— start Provided records —
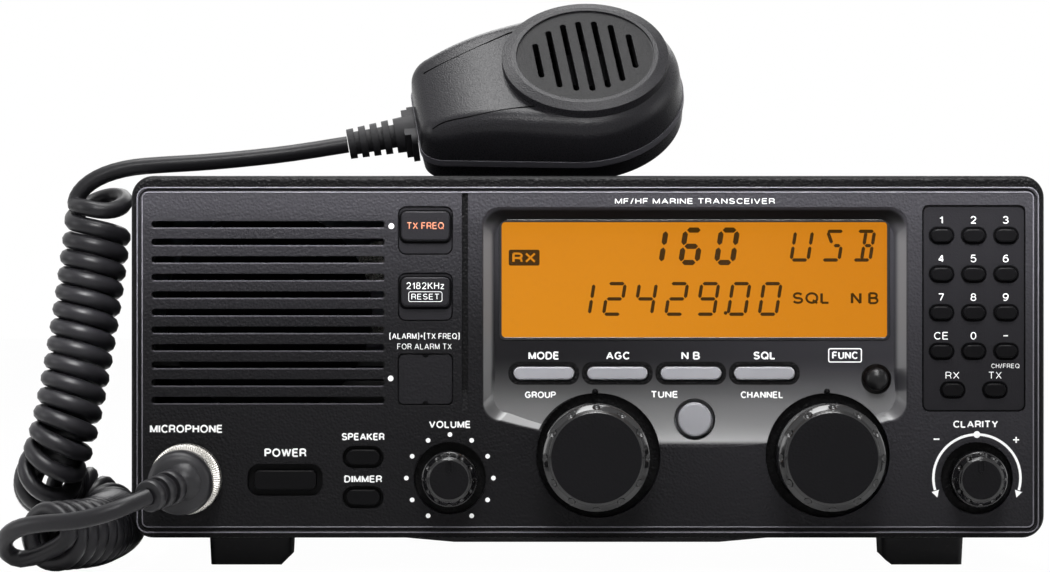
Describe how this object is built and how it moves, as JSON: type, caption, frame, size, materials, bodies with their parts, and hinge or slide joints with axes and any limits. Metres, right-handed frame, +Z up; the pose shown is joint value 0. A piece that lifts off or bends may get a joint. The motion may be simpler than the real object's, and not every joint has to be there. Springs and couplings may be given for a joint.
{
  "type": "marine ssb radio",
  "caption": "Marine single sideband transceiver with a large display, tuning knobs, keypad, rear heat sink and a hand microphone on a curly cord.",
  "frame": {"origin": "on the surface that the feet stand on, in the middle of the case and of the depth from the knobs to the heat sink", "axes": "+X to the right of someone who faces the panel, +Y from the panel to the back, +Z up"},
  "size_m": [0.3359, 0.3576, 0.1843],
  "materials": {
    "panel_plastic": "grained",
    "black_key": "satin",
    "silver_key": "satin silver paint",
    "knob_plastic": "satin",
    "window_glass": "clear",
    "display": "lit amber",
    "board": "solder mask",
    "control_metal": "bare",
    "speaker_metal": "satin",
    "cast_alloy": "as cast",
    "black_alloy": "black anodised",
    "black_paint": "textured",
    "black_rubber": "matte",
    "black_screw": "black oxide",
    "plated_metal": "nickel plated",
    "socket_plastic": "satin",
    "mic_plastic": "fine grained",
    "mic_steel": "plated",
    "capsule": "matte",
    "cord_rubber": "matte",
    "plug_metal": "nickel ring and black body"
  },
  "bodies": {
    "radio": {"antenna_socket": "plated_metal", "blank_cover": "panel_plastic", "bottom_cover": "black_paint", "chassis": "cast_alloy", "cover_screws": "black_screw", "display_board": "board", "display_module": "display", "display_window": "window_glass", "feet": "black_rubber", "front_panel": "panel_plastic", "ground_terminal": "plated_metal", "heat_sink": "black_alloy", "keypad_panel": "panel_plastic", "main_board": "board", "mic_coil": "cord_rubber", "mic_lead": "cord_rubber", "mic_plug": "plug_metal", "mic_socket": "plated_metal", "mic_tail": "cord_rubber", "power_board": "board", "rear_sockets": "socket_plastic", "rotary_controls": "control_metal", "speaker": "speaker_metal", "top_cover": "black_paint"},
    "microphone": {"mic_front_shell": "mic_plastic", "mic_back_shell": "mic_plastic", "mic_gasket": "black_rubber", "mic_gland": "black_rubber", "mic_element": "capsule", "mic_fixings": "mic_steel"},
    "talk_switch": {"talk_key": "mic_plastic"},
    "agc_button": {"agc_key": "silver_key"},
    "dimmer_button": {"dimmer_key": "black_key"},
    "distress_frequency_button": {"distress_frequency_key": "black_key"},
    "function_button": {"function_key": "silver_key"},
    "mode_button": {"mode_key": "silver_key"},
    "noise_blanker_button": {"noise_blanker_key": "silver_key"},
    "pad_0_button": {"pad_0_key": "black_key"},
    "pad_1_button": {"pad_1_key": "black_key"},
    "pad_2_button": {"pad_2_key": "black_key"},
    "pad_3_button": {"pad_3_key": "black_key"},
    "pad_4_button": {"pad_4_key": "black_key"},
    "pad_5_button": {"pad_5_key": "black_key"},
    "pad_6_button": {"pad_6_key": "black_key"},
    "pad_7_button": {"pad_7_key": "black_key"},
    "pad_8_button": {"pad_8_key": "black_key"},
    "pad_9_button": {"pad_9_key": "black_key"},
    "pad_clear_button": {"pad_clear_key": "black_key"},
    "pad_minus_button": {"pad_minus_key": "black_key"},
    "pad_receive_button": {"pad_receive_key": "black_key"},
    "pad_transmit_button": {"pad_transmit_key": "black_key"},
    "power_button": {"power_key": "black_key"},
    "send_frequency_button": {"send_frequency_key": "black_key"},
    "speaker_button": {"speaker_key": "black_key"},
    "squelch_button": {"squelch_key": "silver_key"},
    "tune_button": {"tune_key": "silver_key"},
    "group_knob_body": {"group_knob": "knob_plastic"},
    "channel_knob_body": {"channel_knob": "knob_plastic"},
    "volume_knob_body": {"volume_knob": "knob_plastic"},
    "clarity_knob_body": {"clarity_knob": "knob_plastic"}
  },
  "joints": [
    {"name": "agc_key_press", "type": "slide", "parent": "radio", "child": "agc_button", "axis": [0, 1, 0], "range_m": [0, 0.001], "stiffness_N_per_m": 400},
    {"name": "dimmer_key_press", "type": "slide", "parent": "radio", "child": "dimmer_button", "axis": [0, 1, 0], "range_m": [0, 0.001], "stiffness_N_per_m": 400},
    {"name": "distress_frequency_key_press", "type": "slide", "parent": "radio", "child": "distress_frequency_button", "axis": [0, 1, 0], "range_m": [0, 0.001], "stiffness_N_per_m": 400},
    {"name": "function_key_press", "type": "slide", "parent": "radio", "child": "function_button", "axis": [0, 1, 0], "range_m": [0, 0.001], "stiffness_N_per_m": 400},
    {"name": "mode_key_press", "type": "slide", "parent": "radio", "child": "mode_button", "axis": [0, 1, 0], "range_m": [0, 0.001], "stiffness_N_per_m": 400},
    {"name": "noise_blanker_key_press", "type": "slide", "parent": "radio", "child": "noise_blanker_button", "axis": [0, 1, 0], "range_m": [0, 0.001], "stiffness_N_per_m": 400},
    {"name": "pad_0_key_press", "type": "slide", "parent": "radio", "child": "pad_0_button", "axis": [0, 1, 0], "range_m": [0, 0.001], "stiffness_N_per_m": 400},
    {"name": "pad_1_key_press", "type": "slide", "parent": "radio", "child": "pad_1_button", "axis": [0, 1, 0], "range_m": [0, 0.001], "stiffness_N_per_m": 400},
    {"name": "pad_2_key_press", "type": "slide", "parent": "radio", "child": "pad_2_button", "axis": [0, 1, 0], "range_m": [0, 0.001], "stiffness_N_per_m": 400},
    {"name": "pad_3_key_press", "type": "slide", "parent": "radio", "child": "pad_3_button", "axis": [0, 1, 0], "range_m": [0, 0.001], "stiffness_N_per_m": 400},
    {"name": "pad_4_key_press", "type": "slide", "parent": "radio", "child": "pad_4_button", "axis": [0, 1, 0], "range_m": [0, 0.001], "stiffness_N_per_m": 400},
    {"name": "pad_5_key_press", "type": "slide", "parent": "radio", "child": "pad_5_button", "axis": [0, 1, 0], "range_m": [0, 0.001], "stiffness_N_per_m": 400},
    {"name": "pad_6_key_press", "type": "slide", "parent": "radio", "child": "pad_6_button", "axis": [0, 1, 0], "range_m": [0, 0.001], "stiffness_N_per_m": 400},
    {"name": "pad_7_key_press", "type": "slide", "parent": "radio", "child": "pad_7_button", "axis": [0, 1, 0], "range_m": [0, 0.001], "stiffness_N_per_m": 400},
    {"name": "pad_8_key_press", "type": "slide", "parent": "radio", "child": "pad_8_button", "axis": [0, 1, 0], "range_m": [0, 0.001], "stiffness_N_per_m": 400},
    {"name": "pad_9_key_press", "type": "slide", "parent": "radio", "child": "pad_9_button", "axis": [0, 1, 0], "range_m": [0, 0.001], "stiffness_N_per_m": 400},
    {"name": "pad_clear_key_press", "type": "slide", "parent": "radio", "child": "pad_clear_button", "axis": [0, 1, 0], "range_m": [0, 0.001], "stiffness_N_per_m": 400},
    {"name": "pad_minus_key_press", "type": "slide", "parent": "radio", "child": "pad_minus_button", "axis": [0, 1, 0], "range_m": [0, 0.001], "stiffness_N_per_m": 400},
    {"name": "pad_receive_key_press", "type": "slide", "parent": "radio", "child": "pad_receive_button", "axis": [0, 1, 0], "range_m": [0, 0.001], "stiffness_N_per_m": 400},
    {"name": "pad_transmit_key_press", "type": "slide", "parent": "radio", "child": "pad_transmit_button", "axis": [0, 1, 0], "range_m": [0, 0.001], "stiffness_N_per_m": 400},
    {"name": "power_key_press", "type": "slide", "parent": "radio", "child": "power_button", "axis": [0, 1, 0], "range_m": [0, 0.001], "stiffness_N_per_m": 400},
    {"name": "send_frequency_key_press", "type": "slide", "parent": "radio", "child": "send_frequency_button", "axis": [0, 1, 0], "range_m": [0, 0.001], "stiffness_N_per_m": 400},
    {"name": "speaker_key_press", "type": "slide", "parent": "radio", "child": "speaker_button", "axis": [0, 1, 0], "range_m": [0, 0.001], "stiffness_N_per_m": 400},
    {"name": "squelch_key_press", "type": "slide", "parent": "radio", "child": "squelch_button", "axis": [0, 1, 0], "range_m": [0, 0.001], "stiffness_N_per_m": 400},
    {"name": "tune_key_press", "type": "slide", "parent": "radio", "child": "tune_button", "axis": [0, 1, 0], "range_m": [0, 0.001], "stiffness_N_per_m": 400},
    {"name": "group_knob_turn", "type": "hinge", "parent": "radio", "child": "group_knob_body", "pos_m": [0.0034, -0.1455, 0.0367], "axis": [0, 1, 0], "continuous": true},
    {"name": "channel_knob_turn", "type": "hinge", "parent": "radio", "child": "channel_knob_body", "pos_m": [0.0766, -0.1455, 0.0367], "axis": [0, 1, 0], "continuous": true},
    {"name": "volume_knob_turn", "type": "hinge", "parent": "radio", "child": "volume_knob_body", "pos_m": [-0.044, -0.1455, 0.0295], "axis": [0, 1, 0], "range_deg": [-150, 150]},
    {"name": "clarity_knob_turn", "type": "hinge", "parent": "radio", "child": "clarity_knob_body", "pos_m": [0.1242, -0.1455, 0.0295], "axis": [0, 1, 0], "range_deg": [-110, 110]},
    {"name": "microphone_lift", "type": "slide", "parent": "radio", "child": "microphone", "axis": [0, 0, 1], "range_m": [0, 0.06]},
    {"name": "talk_switch_press", "type": "slide", "parent": "microphone", "child": "talk_switch", "axis": [0.1336, -0.7269, -0.6736], "range_m": [0, 0.0016], "stiffness_N_per_m": 500}
  ]
}
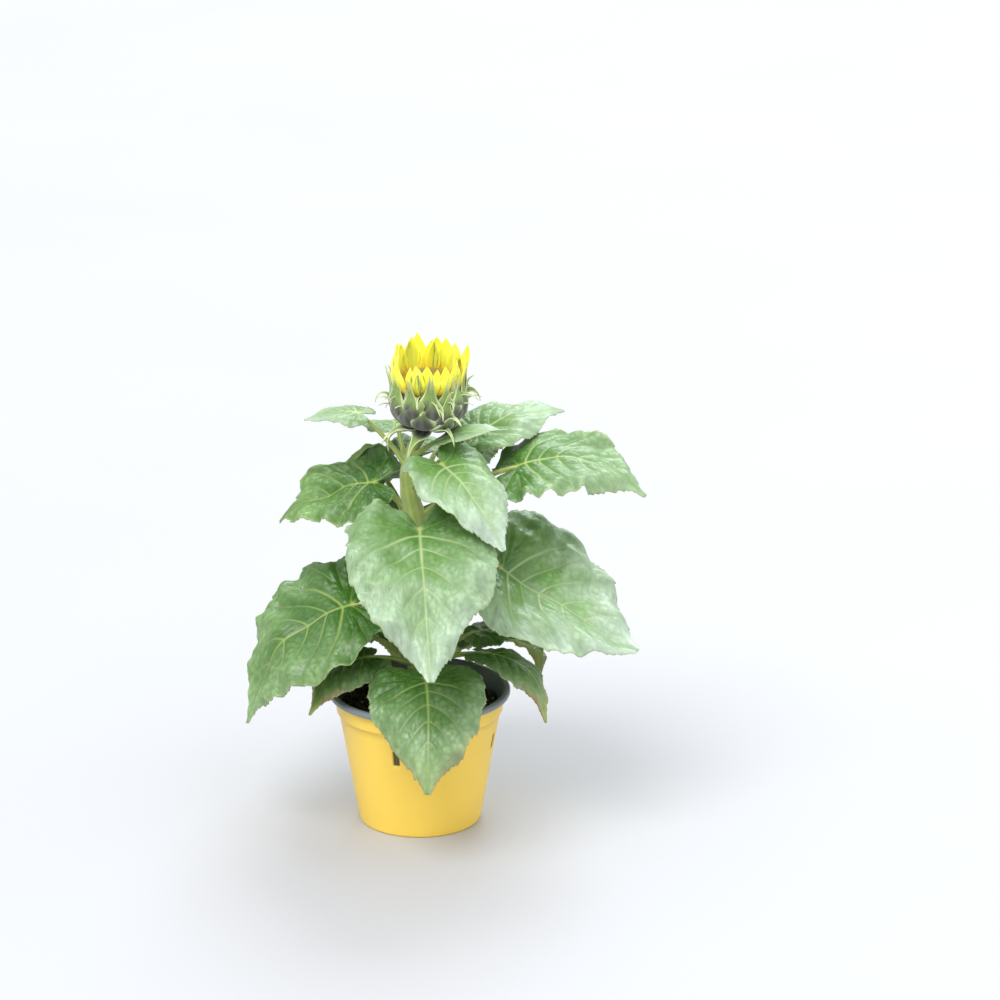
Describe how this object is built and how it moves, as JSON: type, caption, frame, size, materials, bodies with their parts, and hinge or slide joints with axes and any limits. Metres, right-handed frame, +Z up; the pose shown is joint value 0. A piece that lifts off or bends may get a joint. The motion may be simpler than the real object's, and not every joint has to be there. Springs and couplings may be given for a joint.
{
  "type": "potted dwarf sunflower plant",
  "caption": "Dwarf sunflower plant in a round yellow plastic pot, with broad heart-shaped leaves on stalks and one opening yellow flower head on top.",
  "frame": {"origin": "centre of the flat underside of the pot", "axes": "+Z up along the plant's height; -Y towards the side with the big hanging front leaf; +X towards that side's right"},
  "size_m": [0.2317, 0.2345, 0.2888],
  "materials": {
    "pot": "satin moulded plastic, warm yellow",
    "pot_lip": "satin moulded plastic, blue-grey rim and inside",
    "soil": "moist dark peat with fibres",
    "stem": "pale green, ribbed and finely hairy",
    "stalk": "pale yellow-green, grooved and finely hairy",
    "leaf": "mid green, quilted, with pale veins and a soft gloss",
    "bract": "dark grey-green with pale edges and tips, finely hairy",
    "ray": "bright yellow petals, orange towards the foot",
    "disc": "green-brown packed florets"
  },
  "bodies": {
    "root": {"pot": "pot", "pot_lip": "pot_lip", "soil": "soil", "stem": "stem", "stalk_low_front": "stalk", "leaf_low_front": "leaf", "stalk_low_right": "stalk", "leaf_low_right": "leaf", "stalk_low_left": "stalk", "leaf_low_left": "leaf", "stalk_low_back": "stalk", "leaf_low_back": "leaf", "stalk_low_back_left": "stalk", "leaf_low_back_left": "leaf", "stalk_low_back_right": "stalk", "leaf_low_back_right": "leaf", "stalk_left": "stalk", "leaf_left": "leaf", "stalk_right": "stalk", "leaf_right": "leaf", "stalk_back_left": "stalk", "leaf_back_left": "leaf", "stalk_back_right": "stalk", "leaf_back_right": "leaf", "stalk_front": "stalk", "leaf_front": "leaf", "stalk_back": "stalk", "leaf_back": "leaf", "stalk_upper_left": "stalk", "leaf_upper_left": "leaf", "stalk_upper_right": "stalk", "leaf_upper_right": "leaf", "stalk_upper_back_left": "stalk", "leaf_upper_back_left": "leaf", "stalk_upper_back": "stalk", "leaf_upper_back": "leaf", "stalk_upper_front": "stalk", "leaf_upper_front": "leaf", "stalk_upper_back_right": "stalk", "leaf_upper_back_right": "leaf", "stalk_small_left": "stalk", "leaf_small_left": "leaf", "stalk_small_back": "stalk", "leaf_small_back": "leaf", "stalk_small_right": "stalk", "leaf_small_right": "leaf", "flower_receptacle": "bract", "flower_bracts": "bract", "flower_rays": "ray", "flower_disc": "disc"}
  },
  "joints": []
}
— end Provided records —
*Problem requirements*
Identify each line containing the string "that" and copy it out.

*Response to the exercise*
Describe how this object is built and how it moves, as JSON: type, caption, frame, size, materials, bodies with their parts, and hinge or slide joints with axes and any limits. Metres, right-handed frame, +Z up; the pose shown is joint value 0. A piece that lifts off or bends may get a joint. The motion may be simpler than the real object's, and not every joint has to be there. Springs and couplings may be given for a joint.
  "frame": {"origin": "on the surface that the feet stand on, in the middle of the case and of the depth from the knobs to the heat sink", "axes": "+X to the right of someone who faces the panel, +Y from the panel to the back, +Z up"},
Describe how this object is built and how it moves, as JSON: type, caption, frame, size, materials, bodies with their parts, and hinge or slide joints with axes and any limits. Metres, right-handed frame, +Z up; the pose shown is joint value 0. A piece that lifts off or bends may get a joint. The motion may be simpler than the real object's, and not every joint has to be there. Springs and couplings may be given for a joint.
  "frame": {"origin": "centre of the flat underside of the pot", "axes": "+Z up along the plant's height; -Y towards the side with the big hanging front leaf; +X towards that side's right"},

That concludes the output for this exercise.